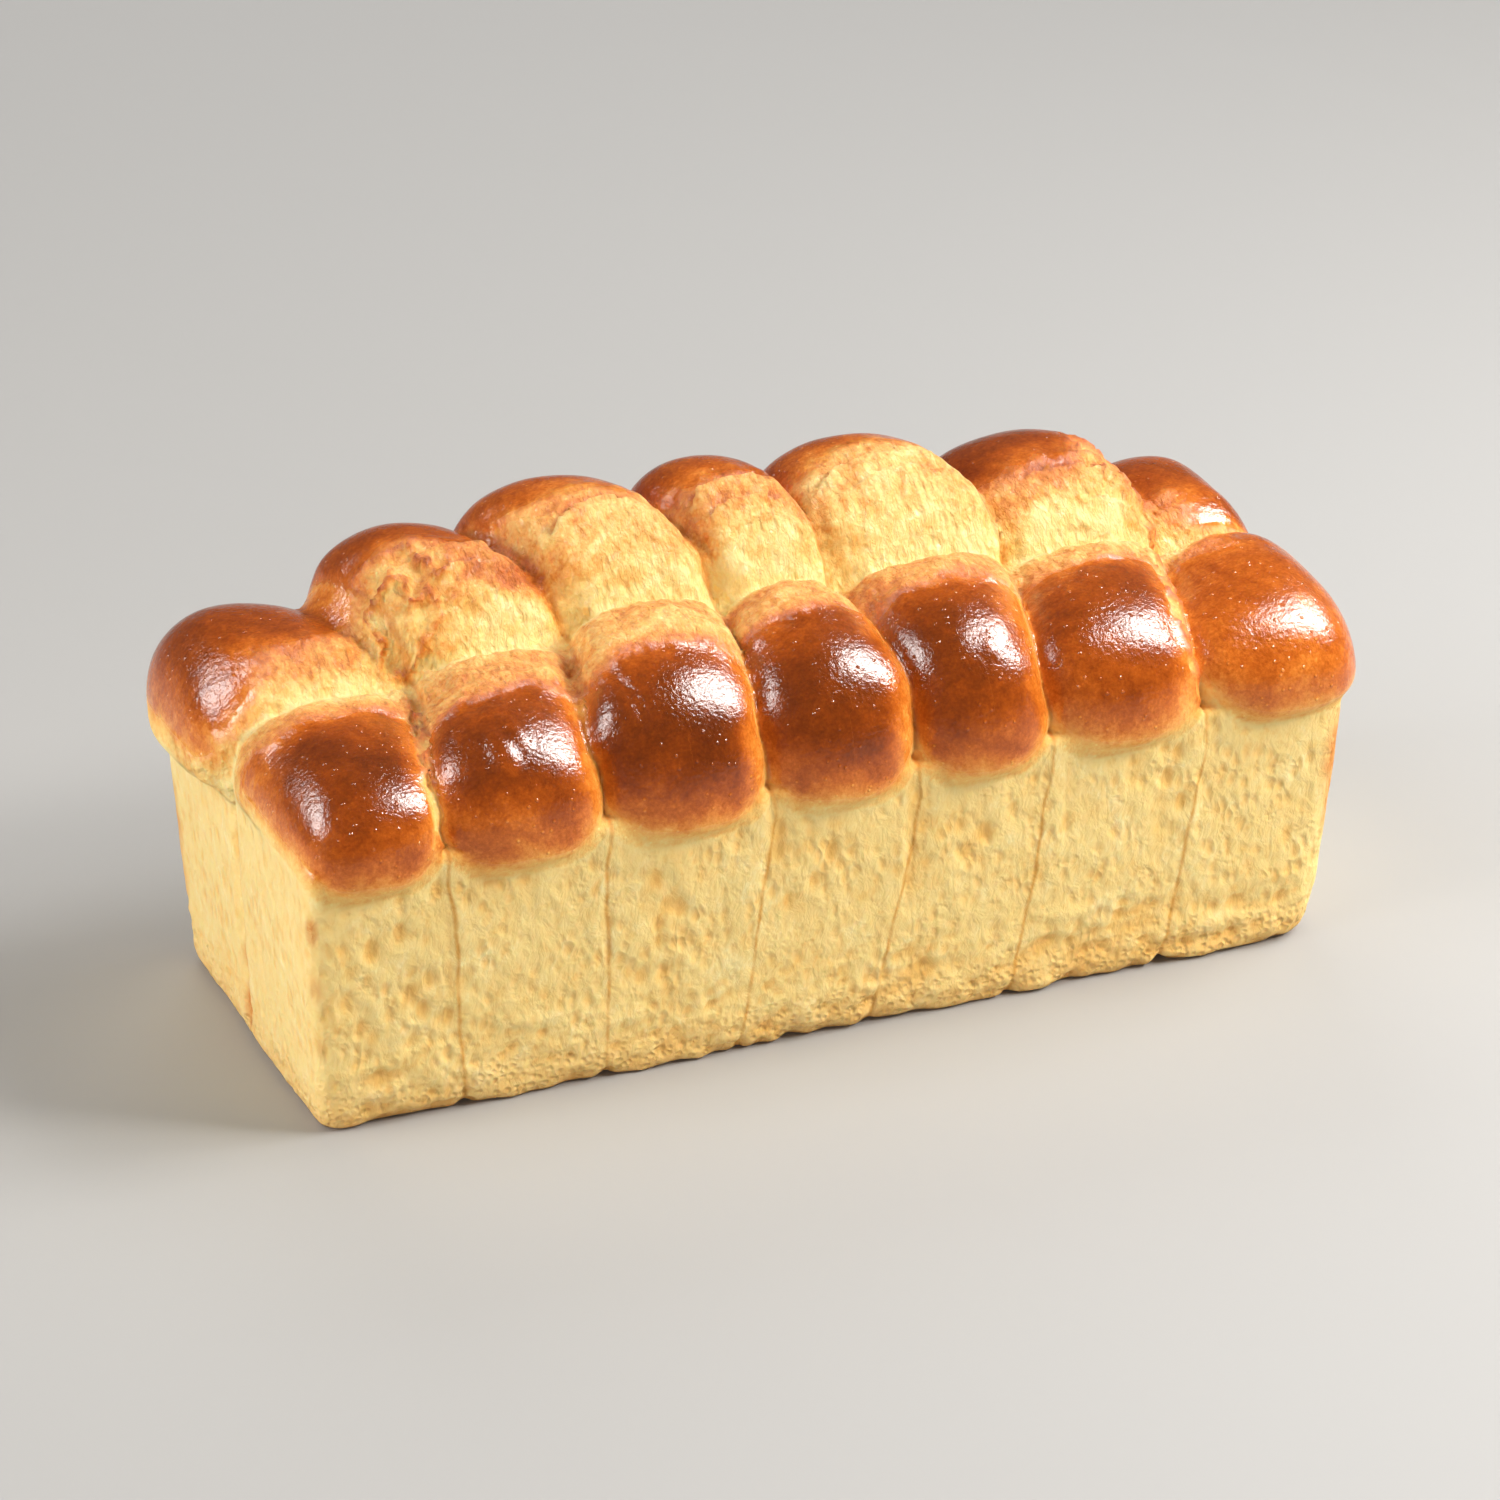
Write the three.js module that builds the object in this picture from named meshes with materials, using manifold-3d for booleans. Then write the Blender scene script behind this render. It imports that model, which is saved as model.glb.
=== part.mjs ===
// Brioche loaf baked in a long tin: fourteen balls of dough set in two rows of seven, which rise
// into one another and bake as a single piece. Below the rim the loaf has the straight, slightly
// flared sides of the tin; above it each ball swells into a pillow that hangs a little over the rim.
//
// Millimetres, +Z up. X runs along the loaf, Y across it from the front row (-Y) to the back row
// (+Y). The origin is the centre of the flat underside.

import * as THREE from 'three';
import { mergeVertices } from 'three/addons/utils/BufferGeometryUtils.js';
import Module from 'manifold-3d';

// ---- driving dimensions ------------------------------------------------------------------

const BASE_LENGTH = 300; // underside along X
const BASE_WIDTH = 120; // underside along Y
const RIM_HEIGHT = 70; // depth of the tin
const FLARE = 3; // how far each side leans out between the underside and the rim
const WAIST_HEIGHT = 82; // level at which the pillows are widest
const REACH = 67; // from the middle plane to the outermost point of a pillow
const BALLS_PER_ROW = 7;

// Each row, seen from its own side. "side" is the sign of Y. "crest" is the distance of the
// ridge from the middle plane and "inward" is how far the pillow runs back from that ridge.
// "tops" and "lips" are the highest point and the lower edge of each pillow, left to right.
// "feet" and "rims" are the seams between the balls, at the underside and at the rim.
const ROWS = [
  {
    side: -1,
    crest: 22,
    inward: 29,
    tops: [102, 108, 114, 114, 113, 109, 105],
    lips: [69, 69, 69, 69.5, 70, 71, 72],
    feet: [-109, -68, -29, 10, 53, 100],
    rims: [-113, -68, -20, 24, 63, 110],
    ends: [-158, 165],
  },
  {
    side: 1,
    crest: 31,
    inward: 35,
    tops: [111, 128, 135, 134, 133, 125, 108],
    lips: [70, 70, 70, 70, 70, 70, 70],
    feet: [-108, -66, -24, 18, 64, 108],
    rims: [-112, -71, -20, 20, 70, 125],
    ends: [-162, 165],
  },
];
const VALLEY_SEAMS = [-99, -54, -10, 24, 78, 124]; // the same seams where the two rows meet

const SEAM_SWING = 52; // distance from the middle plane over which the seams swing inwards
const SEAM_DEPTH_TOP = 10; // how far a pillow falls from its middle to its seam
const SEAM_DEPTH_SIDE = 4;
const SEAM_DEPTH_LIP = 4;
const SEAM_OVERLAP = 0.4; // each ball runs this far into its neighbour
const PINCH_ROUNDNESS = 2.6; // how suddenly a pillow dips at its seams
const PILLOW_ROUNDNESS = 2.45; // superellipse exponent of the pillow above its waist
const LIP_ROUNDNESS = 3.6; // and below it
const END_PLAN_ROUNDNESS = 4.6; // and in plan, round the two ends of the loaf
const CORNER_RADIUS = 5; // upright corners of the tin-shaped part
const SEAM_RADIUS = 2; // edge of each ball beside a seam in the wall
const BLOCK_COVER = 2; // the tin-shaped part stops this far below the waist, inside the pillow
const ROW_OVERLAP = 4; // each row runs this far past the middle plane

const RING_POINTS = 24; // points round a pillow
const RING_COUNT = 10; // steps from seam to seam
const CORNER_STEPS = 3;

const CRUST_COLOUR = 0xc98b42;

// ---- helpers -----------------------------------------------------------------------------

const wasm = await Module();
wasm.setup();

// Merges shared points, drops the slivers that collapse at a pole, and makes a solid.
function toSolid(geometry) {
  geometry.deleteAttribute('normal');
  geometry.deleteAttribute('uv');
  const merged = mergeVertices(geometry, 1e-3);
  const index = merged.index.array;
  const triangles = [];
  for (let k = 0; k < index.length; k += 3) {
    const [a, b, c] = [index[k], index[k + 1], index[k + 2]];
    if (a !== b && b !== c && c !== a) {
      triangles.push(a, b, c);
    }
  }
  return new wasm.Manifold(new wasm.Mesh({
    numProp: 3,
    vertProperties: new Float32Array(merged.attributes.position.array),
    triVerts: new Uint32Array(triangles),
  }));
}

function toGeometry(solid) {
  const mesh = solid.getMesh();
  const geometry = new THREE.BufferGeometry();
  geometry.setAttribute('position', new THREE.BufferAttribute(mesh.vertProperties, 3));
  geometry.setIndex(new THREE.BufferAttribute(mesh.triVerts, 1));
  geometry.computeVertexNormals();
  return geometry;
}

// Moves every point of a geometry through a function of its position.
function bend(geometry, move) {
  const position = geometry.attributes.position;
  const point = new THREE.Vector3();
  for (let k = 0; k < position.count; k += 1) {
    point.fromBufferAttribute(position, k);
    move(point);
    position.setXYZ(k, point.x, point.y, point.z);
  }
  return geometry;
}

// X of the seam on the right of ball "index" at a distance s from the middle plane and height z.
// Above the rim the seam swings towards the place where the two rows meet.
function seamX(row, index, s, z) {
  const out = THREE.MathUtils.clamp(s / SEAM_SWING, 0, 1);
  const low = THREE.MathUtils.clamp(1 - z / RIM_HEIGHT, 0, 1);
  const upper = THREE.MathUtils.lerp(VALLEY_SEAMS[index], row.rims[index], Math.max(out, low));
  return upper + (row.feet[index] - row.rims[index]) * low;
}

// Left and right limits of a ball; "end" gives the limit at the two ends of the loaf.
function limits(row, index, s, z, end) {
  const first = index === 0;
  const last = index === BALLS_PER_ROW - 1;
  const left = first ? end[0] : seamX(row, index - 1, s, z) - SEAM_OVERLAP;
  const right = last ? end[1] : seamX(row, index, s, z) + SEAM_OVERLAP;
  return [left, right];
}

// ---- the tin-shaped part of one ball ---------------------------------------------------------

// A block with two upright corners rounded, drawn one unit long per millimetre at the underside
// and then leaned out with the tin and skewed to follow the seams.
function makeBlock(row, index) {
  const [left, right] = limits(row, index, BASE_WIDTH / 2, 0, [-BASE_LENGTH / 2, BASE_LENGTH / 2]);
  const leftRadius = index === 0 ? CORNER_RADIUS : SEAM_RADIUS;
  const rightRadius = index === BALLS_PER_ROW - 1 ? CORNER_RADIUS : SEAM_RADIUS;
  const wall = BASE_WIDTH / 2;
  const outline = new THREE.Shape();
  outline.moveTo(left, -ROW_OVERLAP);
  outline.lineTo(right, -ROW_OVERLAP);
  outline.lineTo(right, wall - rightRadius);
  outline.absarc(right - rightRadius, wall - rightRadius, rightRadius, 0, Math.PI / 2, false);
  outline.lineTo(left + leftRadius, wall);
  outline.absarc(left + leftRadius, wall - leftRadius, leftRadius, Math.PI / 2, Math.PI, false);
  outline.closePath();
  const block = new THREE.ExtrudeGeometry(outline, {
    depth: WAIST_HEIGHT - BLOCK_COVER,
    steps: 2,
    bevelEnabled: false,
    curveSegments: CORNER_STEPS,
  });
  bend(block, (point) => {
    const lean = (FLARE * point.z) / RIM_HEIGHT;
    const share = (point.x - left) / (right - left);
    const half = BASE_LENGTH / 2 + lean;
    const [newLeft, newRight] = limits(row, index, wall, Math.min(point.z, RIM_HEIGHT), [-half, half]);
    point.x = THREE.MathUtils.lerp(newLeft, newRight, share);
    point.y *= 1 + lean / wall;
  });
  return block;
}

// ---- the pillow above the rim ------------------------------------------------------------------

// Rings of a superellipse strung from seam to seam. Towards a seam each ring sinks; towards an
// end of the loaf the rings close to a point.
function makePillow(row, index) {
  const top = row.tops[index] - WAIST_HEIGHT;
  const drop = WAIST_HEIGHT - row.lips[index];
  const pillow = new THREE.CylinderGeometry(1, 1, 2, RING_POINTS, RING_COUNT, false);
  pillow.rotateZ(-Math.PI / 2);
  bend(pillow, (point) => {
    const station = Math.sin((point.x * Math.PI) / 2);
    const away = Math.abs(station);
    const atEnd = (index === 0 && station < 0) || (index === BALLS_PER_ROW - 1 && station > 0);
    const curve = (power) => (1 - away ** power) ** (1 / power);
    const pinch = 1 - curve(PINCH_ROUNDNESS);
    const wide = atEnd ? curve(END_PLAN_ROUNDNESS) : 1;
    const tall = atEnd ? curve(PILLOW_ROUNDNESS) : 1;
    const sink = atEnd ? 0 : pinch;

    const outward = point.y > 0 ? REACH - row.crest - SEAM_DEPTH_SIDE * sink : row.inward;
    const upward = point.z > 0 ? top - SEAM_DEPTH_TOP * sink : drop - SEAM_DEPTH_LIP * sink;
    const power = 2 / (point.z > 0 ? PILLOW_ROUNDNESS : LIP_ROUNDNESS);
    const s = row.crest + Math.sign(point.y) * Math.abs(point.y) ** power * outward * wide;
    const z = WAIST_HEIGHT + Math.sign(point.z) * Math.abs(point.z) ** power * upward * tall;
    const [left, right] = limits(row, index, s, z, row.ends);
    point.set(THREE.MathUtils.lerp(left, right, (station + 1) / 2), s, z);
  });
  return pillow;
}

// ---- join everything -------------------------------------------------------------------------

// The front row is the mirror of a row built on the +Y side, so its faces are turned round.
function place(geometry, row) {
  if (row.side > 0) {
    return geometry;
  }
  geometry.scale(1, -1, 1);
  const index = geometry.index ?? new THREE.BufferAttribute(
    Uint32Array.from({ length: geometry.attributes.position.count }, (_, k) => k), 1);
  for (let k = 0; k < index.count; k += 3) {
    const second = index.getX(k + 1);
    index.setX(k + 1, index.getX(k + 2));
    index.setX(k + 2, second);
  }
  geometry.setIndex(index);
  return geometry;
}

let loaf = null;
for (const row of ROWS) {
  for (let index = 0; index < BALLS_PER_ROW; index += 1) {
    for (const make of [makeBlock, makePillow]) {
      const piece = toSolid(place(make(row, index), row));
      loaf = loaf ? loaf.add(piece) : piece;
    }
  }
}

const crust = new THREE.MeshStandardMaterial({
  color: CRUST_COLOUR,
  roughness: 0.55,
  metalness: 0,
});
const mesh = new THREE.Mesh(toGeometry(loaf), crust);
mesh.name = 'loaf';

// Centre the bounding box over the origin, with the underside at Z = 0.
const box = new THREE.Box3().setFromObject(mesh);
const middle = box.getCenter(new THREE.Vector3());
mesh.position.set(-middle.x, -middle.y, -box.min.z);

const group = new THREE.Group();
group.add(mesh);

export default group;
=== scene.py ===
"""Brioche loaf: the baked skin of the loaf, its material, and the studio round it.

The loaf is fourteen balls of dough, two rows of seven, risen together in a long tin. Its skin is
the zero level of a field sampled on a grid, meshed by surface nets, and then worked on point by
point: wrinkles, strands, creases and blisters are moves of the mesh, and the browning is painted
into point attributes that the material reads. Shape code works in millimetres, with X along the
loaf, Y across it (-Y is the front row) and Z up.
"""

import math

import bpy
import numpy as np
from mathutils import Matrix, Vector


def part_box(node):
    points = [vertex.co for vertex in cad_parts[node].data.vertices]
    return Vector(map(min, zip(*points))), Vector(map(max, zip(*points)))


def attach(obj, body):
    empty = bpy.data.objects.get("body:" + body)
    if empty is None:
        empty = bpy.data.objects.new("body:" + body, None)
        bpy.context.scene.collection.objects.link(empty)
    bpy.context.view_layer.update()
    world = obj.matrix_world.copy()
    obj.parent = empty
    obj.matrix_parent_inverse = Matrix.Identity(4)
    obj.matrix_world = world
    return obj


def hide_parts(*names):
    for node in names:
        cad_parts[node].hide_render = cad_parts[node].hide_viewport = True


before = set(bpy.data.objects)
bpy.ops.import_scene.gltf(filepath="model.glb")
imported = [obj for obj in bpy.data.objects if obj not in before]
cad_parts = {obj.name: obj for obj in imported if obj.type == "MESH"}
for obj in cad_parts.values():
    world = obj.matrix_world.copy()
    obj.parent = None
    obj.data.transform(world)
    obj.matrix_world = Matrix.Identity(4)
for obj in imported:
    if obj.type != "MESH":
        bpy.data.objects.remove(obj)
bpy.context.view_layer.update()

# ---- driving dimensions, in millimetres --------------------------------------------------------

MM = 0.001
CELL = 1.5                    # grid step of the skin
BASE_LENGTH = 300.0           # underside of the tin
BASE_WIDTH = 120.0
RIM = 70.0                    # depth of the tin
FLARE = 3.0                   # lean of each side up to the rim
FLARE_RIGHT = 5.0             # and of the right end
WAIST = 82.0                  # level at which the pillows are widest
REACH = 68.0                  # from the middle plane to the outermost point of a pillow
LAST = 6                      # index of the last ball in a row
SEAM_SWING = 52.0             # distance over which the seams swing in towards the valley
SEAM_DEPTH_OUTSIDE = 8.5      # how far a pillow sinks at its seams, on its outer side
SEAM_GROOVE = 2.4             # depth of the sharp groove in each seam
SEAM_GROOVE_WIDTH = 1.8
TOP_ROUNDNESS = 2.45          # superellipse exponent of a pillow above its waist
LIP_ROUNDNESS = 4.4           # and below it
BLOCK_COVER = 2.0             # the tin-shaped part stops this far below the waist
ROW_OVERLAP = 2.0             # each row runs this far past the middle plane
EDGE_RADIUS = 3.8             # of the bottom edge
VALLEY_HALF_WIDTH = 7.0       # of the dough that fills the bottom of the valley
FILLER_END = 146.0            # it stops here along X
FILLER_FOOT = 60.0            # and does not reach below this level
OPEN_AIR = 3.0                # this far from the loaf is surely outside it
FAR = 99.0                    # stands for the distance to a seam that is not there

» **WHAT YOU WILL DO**
State the count of lines above containing the string "this", and add nothing to it.

» **WRITTEN ANSWER**
8